Lo que vino después fue una alusión directa y cortante, al líder de la Revolución cubana. “Alguien está libando ahora, a grandes sorbos, el embriagante licor de la victoria. La embriaguez del triunfo es una mala consejera y una pésima maestra de política. Siempre fue más fácil revolucionar que gobernar, como también será más fácil desorganizar en un día que contribuir a robustecer y perfeccionar lo que el espíritu americano forjó durante casi una centuria de esfuerzos sensatos, de experiencias juiciosas y de pensamientos serenos”. Como a “cualquier nuevo rico” de la democracia, como creía lo era Castro, pueden ocurrírsele “los más absurdos desatinos, aunque en ello se le vayan todas las monedas de su soberbia”.
A causa de sus propios errores, el Primer Ministro cubano corría el riesgo de caminar más aprisa que “sus escasos y tardíos aciertos, si es que no llega a romperlos antes de alcanzarlos”. Como se podía observar, la exposición de Díaz Ordóñez no constituía una refutación directa de los argumentos cubanos. No negaba ninguno de los hechos mencionados por el doctor Marrero para justificar la interrupción de relaciones diplomáticas, ni añadía nuevos elementos a la nota presentada por su delegación ante el Consejo de la OEA.

Sin embargo, parecía dirigida a convencer a los representantes de gobiernos allí reunidos de los propósitos de Castro de transformar a la organización en un instrumento “agresivo” al servicio de “políticas localistas”. La “fiebre de liberaciones” que parecía guiar las actuaciones del régimen de La Habana pretendía ahora que la OEA impusiera sanciones no preestablecidas “sobre la base de imputaciones rencorosas, vengativas, cuando no calumniosas”. Pretendía, además, que la OEA cambiara sobre la marcha su Carta Fundamental “y parta en pedazos la unidad americana”. Pretendía dividir las naciones en estados interdictos, “por voluntad de un César improvisado”, mientras aspiraba a reducir a cenizas “la invulnerada norma de no intervención”. Y mientras todo eso ocurre, según el delegado dominicano, “la América dormita”.

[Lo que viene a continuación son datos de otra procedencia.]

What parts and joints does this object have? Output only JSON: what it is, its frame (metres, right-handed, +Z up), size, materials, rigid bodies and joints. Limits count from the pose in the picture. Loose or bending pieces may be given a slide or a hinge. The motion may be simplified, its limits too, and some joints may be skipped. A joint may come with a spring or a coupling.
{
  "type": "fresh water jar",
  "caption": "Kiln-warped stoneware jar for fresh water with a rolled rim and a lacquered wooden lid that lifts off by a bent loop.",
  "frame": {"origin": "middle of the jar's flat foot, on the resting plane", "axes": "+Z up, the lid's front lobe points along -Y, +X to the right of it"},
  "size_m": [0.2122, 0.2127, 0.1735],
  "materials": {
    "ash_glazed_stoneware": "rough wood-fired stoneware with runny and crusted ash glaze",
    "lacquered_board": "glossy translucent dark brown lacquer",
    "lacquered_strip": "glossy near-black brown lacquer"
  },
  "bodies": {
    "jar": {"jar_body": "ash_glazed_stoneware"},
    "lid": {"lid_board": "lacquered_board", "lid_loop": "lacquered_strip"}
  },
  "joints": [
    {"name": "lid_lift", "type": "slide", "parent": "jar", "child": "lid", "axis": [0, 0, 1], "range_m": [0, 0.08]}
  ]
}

En lo que a la República Dominicana concernía, las fuerzas matizadas de “extranjerismos” que invadieran su territorio, azuzadas por Cuba, no habían podido servir con eficacia “al disfrazado interés que la empujó a tan desgraciada aventura”. El rompimiento de relaciones anunciado por Cuba significaba ahora un intento en otro campo para derrocar al Gobierno dominicano. “Paralelamente a aquella invasión territorial”, sostuvo Díaz Ordóñez, “lanza ahora esta otra especie de invasión ideológica que ha cruzado ya la frontera de la vida internacional dominicana. Se pretende invadir, también, el dominio de las relaciones estatales de la República Dominicana”.
La exposición del delegado trujillista llamaba la atención sobre el hecho de que en la OEA se recibiera copia de una nota enviada por Cuba a las Naciones Unidas comunicando su decisión de interrumpir sus nexos con el gobierno dominicano. Ello significaba que Cuba no confiaba en la OEA. ¿Es que acaso aspiraba encontrar allí, en el seno de una organización de jurisdicción mundial, el apoyo de “cierto núcleo extra continental” al cual podría favorecerle lo que calificaba de “dispersión de la unidad americana para satelizar el Caribe?”

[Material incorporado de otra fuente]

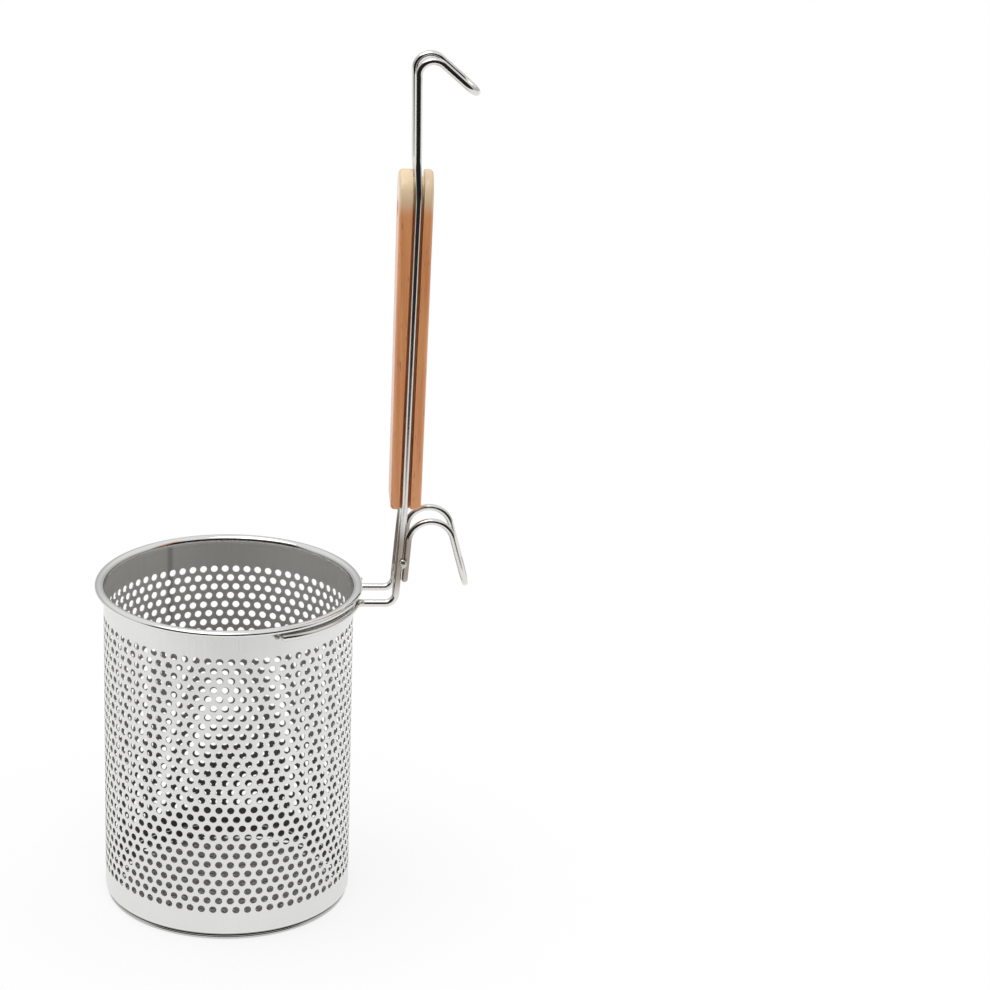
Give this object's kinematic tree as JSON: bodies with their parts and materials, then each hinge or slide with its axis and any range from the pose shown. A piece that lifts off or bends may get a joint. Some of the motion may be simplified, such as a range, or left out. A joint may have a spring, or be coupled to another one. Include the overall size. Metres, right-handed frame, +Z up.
{
  "type": "noodle strainer",
  "caption": "Deep perforated steel noodle strainer with a bent wire handle, wooden grip, hanging hook and pot hook.",
  "frame": {"origin": "bottom centre of the whole strainer's bounding box; the basket's own axis is 28.4 mm towards -X from it", "axes": "+Z up along the basket's axis, +X from the basket towards the handle and the hooks, +Y across"},
  "size_m": [0.2004, 0.1436, 0.4707],
  "materials": {
    "basket_steel": "satin rolled stainless sheet",
    "wire_steel": "electropolished stainless wire",
    "weld_steel": "cleaned weld metal",
    "wood": "oiled honey-brown hardwood"
  },
  "bodies": {
    "root": {"basket_wall": "basket_steel", "floor_pan": "basket_steel", "rim_core_wire": "basket_steel", "handle_wire": "wire_steel", "pot_hook": "wire_steel", "wood_handle": "wood", "rim_weld_front": "weld_steel", "rim_weld_rear": "weld_steel", "wire_end_tack_front": "weld_steel", "wire_end_tack_rear": "weld_steel", "pot_hook_weld_front": "weld_steel", "pot_hook_weld_rear": "weld_steel"}
  },
  "joints": []
}
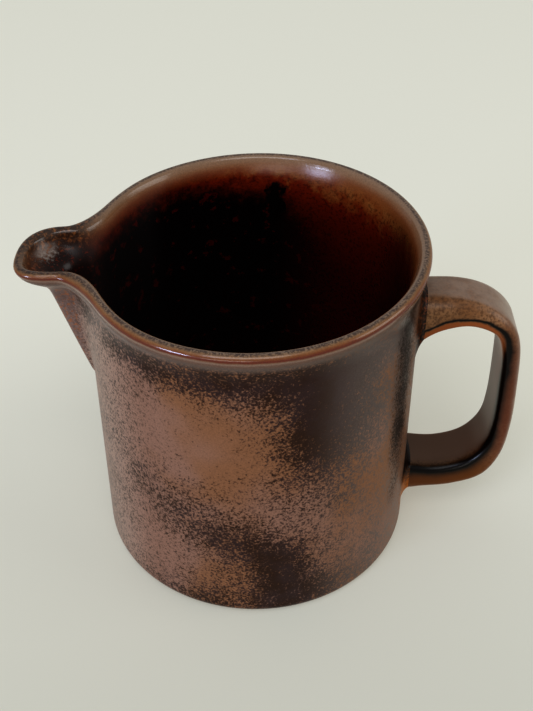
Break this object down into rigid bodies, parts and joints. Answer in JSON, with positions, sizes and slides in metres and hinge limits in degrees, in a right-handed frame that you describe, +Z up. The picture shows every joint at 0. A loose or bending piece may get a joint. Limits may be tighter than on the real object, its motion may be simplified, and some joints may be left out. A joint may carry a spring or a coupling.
{
  "type": "pouring jug",
  "caption": "Straight-sided glazed stoneware pouring jug with a flared round lip, a luted beak spout and a strap handle.",
  "frame": {"origin": "middle of the whole jug's footprint, on the surface it stands on", "axes": "+Z up; +X towards the handle, so the beak points along -X; the body's own axis is vertical at x = -5.9 mm"},
  "size_m": [0.1404, 0.096, 0.1007],
  "materials": {
    "body_glaze": "satin iron glaze, speckled brown over dark purple-brown, glossy near-black inside",
    "spout_glaze": "satin iron glaze, mottled grey-brown, glossy red-brown in the channel",
    "handle_glaze": "smooth satin brown glaze, breaking amber along its edges",
    "joint_glaze": "glossy amber glaze pooled over the slip fillet"
  },
  "bodies": {
    "root": {"jug_body": "body_glaze", "pouring_spout": "spout_glaze", "handle": "handle_glaze", "upper_handle_joint": "joint_glaze", "lower_handle_joint": "joint_glaze"}
  },
  "joints": []
}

La OEA estaba en la obligación de evitar, con su acción, que la sed de “liberaciones” que había provocado las invasiones a su país aspirara más tarde a una “liberación panantillana”, y a los turnos de Panamá, Nicaragua y República Dominicana, siguieran los de Haití, Puerto Rico, Jamaica, Las Bahamas y Curazao, entre otros. Tal vez entonces, advertía Díaz Ordóñez, “América despierte”. Su advertencia final estaba llena de admoniciones: “Ojalá que no sea tarde”.

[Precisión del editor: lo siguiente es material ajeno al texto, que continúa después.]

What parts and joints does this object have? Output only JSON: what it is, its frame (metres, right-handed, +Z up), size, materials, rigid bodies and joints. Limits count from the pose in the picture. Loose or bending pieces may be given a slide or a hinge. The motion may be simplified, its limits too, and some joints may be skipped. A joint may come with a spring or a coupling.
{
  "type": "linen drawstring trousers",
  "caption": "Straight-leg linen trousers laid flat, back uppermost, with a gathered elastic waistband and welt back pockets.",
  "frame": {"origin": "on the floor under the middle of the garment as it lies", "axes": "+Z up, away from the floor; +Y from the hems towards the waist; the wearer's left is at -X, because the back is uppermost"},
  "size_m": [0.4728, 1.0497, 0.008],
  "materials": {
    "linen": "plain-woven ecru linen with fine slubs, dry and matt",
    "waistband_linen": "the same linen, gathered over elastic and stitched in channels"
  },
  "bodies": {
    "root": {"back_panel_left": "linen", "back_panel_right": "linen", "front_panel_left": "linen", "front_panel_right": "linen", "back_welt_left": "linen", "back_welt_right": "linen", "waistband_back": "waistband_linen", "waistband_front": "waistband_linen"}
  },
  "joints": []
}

Eran exactamente las dos y media de la tarde, cuando el embajador Escudero, presidente del Consejo, puso fin a la sesión, invitando para las cuatro y media de esa misma tarde a la segunda sesión extraordinaria del día, que habría de conocer de la nota dominicana solicitando la convocatoria urgente del Órgano de Consulta. Los embajadores sólo disponían de dos horas escasas para almorzar, descansar y consultar con sus respectivos gobiernos sobre el contenido de las graves acusaciones de Trujillo contra Cuba y Venezuela.